[BEGIN RECORDS PROVIDED]

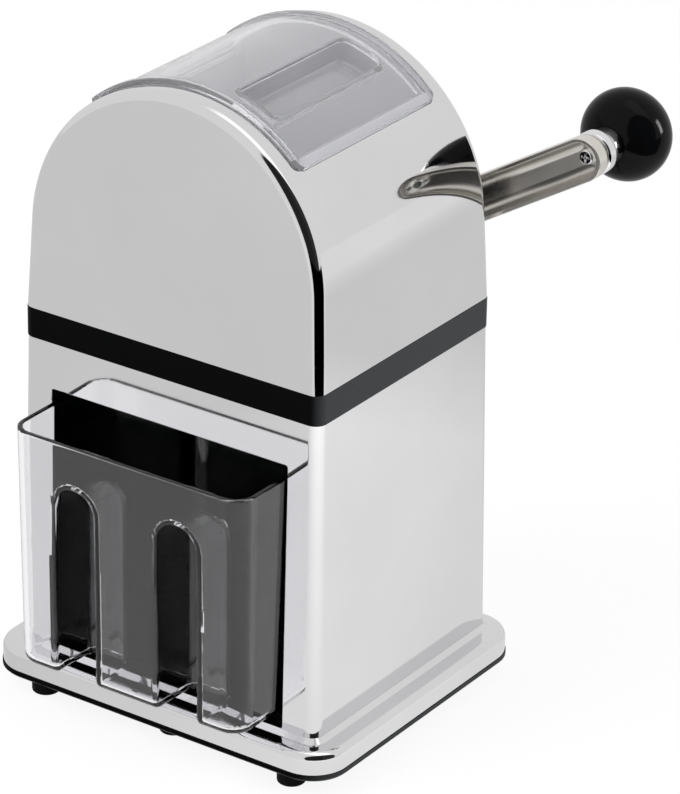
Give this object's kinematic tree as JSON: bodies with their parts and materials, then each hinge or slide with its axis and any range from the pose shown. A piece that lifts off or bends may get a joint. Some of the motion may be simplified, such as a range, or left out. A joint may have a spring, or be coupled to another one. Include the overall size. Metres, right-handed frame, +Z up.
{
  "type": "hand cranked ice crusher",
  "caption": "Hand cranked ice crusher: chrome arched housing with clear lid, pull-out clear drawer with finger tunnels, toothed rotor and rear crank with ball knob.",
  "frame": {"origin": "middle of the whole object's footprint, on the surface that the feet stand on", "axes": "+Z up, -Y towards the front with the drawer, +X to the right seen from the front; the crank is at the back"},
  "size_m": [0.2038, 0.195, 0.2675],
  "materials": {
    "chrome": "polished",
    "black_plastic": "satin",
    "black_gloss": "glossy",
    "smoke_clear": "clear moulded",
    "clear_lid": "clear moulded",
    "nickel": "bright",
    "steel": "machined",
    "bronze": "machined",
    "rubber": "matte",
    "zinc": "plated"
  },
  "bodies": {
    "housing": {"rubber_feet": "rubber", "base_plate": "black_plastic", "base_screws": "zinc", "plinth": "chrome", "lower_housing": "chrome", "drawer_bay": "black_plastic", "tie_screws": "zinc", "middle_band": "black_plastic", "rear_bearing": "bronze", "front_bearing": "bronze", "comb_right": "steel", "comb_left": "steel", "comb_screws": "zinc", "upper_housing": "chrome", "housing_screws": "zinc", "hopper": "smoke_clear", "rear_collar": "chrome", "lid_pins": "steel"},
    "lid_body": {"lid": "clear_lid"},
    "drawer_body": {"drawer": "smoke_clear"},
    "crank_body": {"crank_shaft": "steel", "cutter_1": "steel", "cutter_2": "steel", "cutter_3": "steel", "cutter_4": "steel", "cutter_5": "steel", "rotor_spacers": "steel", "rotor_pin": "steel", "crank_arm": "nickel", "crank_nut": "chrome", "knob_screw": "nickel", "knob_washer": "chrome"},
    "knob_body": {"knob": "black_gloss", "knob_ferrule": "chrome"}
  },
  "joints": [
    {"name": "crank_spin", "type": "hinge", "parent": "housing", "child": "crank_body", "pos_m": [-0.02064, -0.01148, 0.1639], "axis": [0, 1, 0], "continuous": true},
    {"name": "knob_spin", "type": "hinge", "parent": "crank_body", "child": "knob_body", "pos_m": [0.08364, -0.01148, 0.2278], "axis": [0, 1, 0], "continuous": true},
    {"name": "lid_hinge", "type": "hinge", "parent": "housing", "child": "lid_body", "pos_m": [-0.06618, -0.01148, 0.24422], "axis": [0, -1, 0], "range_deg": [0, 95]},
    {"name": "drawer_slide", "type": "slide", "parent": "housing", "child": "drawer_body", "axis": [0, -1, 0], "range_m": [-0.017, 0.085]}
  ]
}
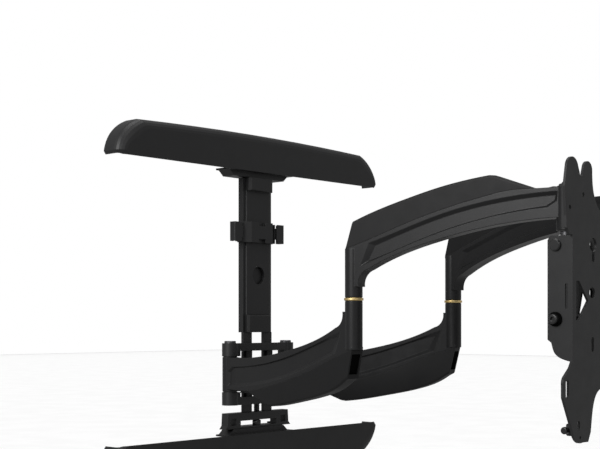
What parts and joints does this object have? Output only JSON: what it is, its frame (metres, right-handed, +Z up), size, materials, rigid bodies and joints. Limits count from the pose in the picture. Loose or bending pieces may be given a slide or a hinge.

[END RECORDS PROVIDED]

WORK TO COMPLETE
In the entries above, count each line with "joints"; reply with the total only.

WORKED SOLUTION
2